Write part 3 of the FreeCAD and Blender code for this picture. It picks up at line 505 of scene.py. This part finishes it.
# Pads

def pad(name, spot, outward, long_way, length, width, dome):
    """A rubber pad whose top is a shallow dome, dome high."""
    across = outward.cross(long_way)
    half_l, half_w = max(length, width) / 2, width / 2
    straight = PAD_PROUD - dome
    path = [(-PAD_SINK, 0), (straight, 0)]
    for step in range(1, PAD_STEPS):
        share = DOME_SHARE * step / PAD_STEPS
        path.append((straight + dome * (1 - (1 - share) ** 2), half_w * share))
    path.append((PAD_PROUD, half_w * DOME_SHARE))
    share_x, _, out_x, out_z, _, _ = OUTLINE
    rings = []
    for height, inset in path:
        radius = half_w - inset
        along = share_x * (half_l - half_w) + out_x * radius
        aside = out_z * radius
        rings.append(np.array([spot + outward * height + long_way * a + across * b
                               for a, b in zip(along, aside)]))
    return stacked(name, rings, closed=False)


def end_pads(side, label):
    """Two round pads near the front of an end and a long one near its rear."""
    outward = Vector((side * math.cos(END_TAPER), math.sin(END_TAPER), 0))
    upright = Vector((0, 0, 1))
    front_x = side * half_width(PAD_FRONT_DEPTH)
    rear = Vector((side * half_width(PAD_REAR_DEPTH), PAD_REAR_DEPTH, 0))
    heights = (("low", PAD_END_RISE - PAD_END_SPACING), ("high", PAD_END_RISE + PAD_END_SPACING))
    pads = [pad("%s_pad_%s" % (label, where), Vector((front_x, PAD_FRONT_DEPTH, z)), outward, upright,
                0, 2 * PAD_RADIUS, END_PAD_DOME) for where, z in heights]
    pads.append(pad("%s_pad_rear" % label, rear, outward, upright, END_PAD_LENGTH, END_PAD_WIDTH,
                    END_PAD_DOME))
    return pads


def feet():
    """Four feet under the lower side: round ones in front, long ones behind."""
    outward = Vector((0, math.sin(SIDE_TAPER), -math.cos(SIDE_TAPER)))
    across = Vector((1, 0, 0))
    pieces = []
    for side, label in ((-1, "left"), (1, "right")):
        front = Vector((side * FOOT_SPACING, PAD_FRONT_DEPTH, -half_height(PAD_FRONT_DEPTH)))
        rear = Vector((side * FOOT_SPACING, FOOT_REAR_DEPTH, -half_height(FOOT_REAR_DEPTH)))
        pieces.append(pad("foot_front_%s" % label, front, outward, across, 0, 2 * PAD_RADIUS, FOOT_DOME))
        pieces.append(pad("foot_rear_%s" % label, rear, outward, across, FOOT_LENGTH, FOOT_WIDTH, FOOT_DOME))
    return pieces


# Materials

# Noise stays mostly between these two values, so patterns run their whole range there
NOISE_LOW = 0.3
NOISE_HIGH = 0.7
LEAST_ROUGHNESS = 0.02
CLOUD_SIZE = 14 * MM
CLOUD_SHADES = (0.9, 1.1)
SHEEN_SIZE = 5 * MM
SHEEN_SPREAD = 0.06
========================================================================
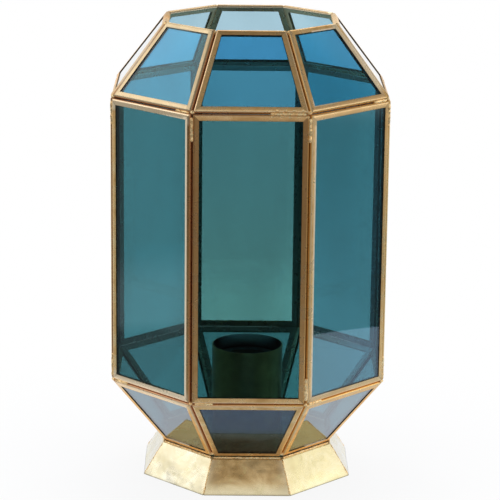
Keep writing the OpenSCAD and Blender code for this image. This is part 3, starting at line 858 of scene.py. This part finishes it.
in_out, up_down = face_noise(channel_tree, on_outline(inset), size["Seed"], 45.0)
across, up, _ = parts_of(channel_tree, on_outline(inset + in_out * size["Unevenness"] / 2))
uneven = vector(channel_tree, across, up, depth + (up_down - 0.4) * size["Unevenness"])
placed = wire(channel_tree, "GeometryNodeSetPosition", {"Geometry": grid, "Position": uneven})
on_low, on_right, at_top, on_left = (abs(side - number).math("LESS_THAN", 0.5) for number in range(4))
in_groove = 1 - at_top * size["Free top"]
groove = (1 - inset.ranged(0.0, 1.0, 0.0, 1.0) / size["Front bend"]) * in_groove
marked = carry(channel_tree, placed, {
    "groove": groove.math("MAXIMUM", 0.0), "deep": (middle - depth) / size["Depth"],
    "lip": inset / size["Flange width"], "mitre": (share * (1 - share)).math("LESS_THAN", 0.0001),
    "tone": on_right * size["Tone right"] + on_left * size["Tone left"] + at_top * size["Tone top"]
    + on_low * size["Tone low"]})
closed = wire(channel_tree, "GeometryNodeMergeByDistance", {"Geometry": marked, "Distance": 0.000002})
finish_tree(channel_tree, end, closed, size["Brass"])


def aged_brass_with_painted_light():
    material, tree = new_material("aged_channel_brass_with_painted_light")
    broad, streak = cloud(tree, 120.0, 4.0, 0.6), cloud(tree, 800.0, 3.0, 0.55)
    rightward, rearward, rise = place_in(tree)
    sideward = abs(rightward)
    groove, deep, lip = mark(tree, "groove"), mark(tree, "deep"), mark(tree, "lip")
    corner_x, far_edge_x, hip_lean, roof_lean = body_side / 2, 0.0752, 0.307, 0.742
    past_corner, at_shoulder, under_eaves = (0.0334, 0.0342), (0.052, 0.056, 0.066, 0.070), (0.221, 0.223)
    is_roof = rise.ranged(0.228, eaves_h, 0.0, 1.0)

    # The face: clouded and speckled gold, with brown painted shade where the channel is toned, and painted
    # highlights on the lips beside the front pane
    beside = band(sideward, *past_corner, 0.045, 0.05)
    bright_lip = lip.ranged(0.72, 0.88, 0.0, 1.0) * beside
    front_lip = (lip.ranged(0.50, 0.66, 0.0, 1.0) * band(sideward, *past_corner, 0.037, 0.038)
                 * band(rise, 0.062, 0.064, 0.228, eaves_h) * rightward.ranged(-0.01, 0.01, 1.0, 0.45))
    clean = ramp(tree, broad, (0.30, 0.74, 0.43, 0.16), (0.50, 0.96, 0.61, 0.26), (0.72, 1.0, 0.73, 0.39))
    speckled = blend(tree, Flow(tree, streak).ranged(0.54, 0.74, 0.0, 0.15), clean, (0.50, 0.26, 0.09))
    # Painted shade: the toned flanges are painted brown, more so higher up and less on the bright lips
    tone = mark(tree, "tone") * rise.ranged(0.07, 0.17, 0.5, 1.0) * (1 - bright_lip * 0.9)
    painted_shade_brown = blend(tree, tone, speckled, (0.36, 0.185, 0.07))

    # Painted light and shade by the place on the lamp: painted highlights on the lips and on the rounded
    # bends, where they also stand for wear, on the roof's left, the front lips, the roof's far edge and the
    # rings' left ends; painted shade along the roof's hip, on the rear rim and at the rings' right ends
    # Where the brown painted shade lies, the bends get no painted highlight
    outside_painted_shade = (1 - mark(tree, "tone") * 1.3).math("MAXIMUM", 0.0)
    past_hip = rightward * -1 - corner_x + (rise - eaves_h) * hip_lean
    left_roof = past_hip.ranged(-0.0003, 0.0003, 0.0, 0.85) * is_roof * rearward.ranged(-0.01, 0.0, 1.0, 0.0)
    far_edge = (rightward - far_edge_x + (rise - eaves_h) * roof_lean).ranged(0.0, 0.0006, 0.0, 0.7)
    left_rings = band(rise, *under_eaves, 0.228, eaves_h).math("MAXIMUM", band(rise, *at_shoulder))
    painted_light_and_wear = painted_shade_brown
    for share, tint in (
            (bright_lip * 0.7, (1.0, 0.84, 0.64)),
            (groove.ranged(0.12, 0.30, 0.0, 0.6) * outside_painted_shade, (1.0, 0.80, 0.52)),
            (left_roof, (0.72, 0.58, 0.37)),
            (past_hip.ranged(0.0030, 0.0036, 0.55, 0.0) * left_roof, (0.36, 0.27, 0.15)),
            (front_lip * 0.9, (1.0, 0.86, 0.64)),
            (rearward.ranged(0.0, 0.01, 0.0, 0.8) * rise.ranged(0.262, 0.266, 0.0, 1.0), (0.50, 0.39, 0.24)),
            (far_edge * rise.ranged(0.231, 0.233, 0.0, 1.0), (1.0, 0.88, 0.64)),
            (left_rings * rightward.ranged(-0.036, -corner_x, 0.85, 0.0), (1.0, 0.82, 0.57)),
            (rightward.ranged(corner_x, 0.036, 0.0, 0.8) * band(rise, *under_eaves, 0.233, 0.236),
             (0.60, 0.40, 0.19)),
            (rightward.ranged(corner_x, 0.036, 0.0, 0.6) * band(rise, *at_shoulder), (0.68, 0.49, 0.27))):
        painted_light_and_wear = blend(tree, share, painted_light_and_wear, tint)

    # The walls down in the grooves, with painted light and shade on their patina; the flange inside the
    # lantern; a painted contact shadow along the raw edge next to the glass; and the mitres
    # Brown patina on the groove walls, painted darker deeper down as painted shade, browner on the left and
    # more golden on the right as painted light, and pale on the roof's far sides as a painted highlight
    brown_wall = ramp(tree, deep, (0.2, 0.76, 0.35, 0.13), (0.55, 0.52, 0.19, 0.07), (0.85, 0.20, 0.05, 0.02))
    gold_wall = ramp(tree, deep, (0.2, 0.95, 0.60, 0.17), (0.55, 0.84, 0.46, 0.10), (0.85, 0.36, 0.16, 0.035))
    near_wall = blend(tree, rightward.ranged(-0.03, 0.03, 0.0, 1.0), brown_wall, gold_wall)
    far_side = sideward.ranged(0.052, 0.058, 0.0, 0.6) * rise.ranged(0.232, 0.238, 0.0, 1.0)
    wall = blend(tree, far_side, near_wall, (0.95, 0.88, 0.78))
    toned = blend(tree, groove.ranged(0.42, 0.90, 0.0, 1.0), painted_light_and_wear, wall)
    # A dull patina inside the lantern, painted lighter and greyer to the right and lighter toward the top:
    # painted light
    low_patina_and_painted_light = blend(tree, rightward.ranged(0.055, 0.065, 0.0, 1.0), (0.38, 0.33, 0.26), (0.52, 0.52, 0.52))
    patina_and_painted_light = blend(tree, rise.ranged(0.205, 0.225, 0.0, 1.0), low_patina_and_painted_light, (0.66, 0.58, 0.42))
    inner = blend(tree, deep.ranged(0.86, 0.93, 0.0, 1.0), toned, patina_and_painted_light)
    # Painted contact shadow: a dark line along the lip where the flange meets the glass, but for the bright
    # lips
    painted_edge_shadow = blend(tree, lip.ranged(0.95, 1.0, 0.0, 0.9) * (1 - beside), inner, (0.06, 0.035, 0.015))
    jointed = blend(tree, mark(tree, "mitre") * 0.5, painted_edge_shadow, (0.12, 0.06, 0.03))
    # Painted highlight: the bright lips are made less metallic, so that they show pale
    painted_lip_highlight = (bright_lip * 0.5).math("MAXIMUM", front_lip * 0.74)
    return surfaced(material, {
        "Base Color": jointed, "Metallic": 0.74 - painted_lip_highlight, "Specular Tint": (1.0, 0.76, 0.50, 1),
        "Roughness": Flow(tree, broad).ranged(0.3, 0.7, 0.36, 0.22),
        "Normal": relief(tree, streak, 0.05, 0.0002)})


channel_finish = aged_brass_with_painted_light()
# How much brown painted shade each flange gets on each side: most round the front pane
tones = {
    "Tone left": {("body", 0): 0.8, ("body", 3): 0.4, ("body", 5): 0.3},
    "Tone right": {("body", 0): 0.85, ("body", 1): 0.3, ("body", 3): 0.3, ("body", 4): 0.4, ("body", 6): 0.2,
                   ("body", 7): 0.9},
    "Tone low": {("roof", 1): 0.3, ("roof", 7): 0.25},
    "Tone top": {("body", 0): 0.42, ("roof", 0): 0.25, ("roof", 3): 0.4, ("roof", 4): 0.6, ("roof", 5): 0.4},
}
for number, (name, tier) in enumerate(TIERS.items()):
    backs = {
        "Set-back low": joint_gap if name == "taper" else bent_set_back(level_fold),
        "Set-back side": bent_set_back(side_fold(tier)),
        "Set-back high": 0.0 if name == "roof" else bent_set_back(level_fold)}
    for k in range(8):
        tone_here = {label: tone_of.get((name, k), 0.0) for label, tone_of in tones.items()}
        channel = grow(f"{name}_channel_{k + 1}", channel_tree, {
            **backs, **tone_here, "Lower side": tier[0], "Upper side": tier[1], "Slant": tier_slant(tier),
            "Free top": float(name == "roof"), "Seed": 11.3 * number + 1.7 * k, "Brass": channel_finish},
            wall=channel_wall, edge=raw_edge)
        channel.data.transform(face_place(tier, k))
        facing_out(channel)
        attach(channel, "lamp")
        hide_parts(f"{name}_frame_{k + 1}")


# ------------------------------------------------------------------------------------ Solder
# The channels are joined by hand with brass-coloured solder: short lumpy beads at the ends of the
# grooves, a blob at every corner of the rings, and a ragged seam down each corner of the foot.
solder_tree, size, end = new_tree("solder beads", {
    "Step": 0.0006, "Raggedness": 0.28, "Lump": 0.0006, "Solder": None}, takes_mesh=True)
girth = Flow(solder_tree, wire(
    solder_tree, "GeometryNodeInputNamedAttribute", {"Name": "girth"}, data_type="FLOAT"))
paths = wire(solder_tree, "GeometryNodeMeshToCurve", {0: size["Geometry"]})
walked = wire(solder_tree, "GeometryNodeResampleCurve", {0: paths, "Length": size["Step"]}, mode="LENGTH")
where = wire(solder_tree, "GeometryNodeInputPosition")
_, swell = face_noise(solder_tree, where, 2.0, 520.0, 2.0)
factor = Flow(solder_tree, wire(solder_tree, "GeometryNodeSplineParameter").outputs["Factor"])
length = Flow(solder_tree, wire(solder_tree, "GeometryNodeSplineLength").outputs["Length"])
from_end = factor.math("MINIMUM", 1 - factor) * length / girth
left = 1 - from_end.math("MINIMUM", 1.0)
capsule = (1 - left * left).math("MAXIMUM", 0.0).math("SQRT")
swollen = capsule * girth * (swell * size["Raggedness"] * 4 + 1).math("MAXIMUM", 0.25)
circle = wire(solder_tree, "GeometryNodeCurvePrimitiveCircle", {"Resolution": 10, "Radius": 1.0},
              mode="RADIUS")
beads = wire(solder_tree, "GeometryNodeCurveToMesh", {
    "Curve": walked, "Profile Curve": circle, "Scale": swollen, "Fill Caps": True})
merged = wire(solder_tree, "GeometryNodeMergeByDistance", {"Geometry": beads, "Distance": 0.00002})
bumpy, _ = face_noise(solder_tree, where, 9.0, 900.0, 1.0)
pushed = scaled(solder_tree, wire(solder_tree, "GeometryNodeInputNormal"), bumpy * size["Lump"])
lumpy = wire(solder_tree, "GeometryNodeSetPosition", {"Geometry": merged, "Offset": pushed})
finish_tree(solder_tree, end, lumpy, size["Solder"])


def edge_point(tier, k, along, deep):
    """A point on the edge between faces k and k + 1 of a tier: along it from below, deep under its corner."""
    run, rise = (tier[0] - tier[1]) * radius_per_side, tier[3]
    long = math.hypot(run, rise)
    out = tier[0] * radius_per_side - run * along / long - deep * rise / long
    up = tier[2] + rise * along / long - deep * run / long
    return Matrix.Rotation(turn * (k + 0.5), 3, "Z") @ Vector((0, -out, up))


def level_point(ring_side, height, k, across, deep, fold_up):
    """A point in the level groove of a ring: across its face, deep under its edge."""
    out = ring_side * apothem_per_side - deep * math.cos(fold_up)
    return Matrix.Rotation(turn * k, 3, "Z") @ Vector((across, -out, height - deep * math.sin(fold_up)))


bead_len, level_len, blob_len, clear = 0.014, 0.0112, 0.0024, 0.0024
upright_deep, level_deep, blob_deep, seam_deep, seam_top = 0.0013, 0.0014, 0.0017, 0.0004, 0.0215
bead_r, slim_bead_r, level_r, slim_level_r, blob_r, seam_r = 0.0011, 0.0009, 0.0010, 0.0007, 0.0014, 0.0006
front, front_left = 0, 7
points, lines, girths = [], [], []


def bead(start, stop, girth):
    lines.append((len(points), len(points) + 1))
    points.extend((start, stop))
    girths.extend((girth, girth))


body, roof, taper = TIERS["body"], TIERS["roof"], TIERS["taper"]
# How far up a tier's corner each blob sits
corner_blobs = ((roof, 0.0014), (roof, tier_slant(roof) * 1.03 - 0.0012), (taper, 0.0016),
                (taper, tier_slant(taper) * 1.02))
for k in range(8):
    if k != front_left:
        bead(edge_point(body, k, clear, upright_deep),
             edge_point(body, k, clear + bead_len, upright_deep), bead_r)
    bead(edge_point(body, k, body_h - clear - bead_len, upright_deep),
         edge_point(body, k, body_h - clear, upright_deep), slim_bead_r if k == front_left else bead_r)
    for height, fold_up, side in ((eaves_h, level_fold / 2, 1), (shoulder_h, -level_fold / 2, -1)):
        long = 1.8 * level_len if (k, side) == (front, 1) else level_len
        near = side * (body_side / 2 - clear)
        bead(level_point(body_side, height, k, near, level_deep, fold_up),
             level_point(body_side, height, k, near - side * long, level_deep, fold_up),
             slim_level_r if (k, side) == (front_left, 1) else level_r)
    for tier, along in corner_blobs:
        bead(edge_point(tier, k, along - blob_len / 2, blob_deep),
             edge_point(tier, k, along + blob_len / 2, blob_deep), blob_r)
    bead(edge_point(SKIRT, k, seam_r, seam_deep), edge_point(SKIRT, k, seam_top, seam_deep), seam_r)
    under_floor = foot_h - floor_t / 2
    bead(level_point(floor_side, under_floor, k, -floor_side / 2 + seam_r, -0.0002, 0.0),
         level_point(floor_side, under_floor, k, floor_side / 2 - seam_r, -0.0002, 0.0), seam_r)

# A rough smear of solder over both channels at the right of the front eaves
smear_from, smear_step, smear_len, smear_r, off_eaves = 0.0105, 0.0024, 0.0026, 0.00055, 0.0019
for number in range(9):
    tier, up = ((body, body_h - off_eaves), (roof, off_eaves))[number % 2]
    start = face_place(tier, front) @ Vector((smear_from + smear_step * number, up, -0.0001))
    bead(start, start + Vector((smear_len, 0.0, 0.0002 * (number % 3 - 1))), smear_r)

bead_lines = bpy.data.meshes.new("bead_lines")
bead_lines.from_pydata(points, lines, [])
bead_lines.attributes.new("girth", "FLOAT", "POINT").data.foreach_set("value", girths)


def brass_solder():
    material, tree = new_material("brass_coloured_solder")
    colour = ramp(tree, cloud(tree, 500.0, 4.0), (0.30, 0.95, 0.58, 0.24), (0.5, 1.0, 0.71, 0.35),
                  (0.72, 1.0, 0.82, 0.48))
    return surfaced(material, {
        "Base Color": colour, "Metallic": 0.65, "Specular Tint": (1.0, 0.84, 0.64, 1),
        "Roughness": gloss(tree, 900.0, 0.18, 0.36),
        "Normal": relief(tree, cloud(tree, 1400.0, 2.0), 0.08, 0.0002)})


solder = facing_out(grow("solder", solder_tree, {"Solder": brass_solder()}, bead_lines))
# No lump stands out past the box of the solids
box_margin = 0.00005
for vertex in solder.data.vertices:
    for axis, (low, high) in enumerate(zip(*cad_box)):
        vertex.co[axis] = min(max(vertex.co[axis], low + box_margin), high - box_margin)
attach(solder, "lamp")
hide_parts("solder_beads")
========================================================================
Your goal:
Looking at the data above, show all lines where the word "code" occurs.

Result of this exercise:
Write part 3 of the FreeCAD and Blender code for this picture. It picks up at line 505 of scene.py. This part finishes it.
Keep writing the OpenSCAD and Blender code for this image. This is part 3, starting at line 858 of scene.py. This part finishes it.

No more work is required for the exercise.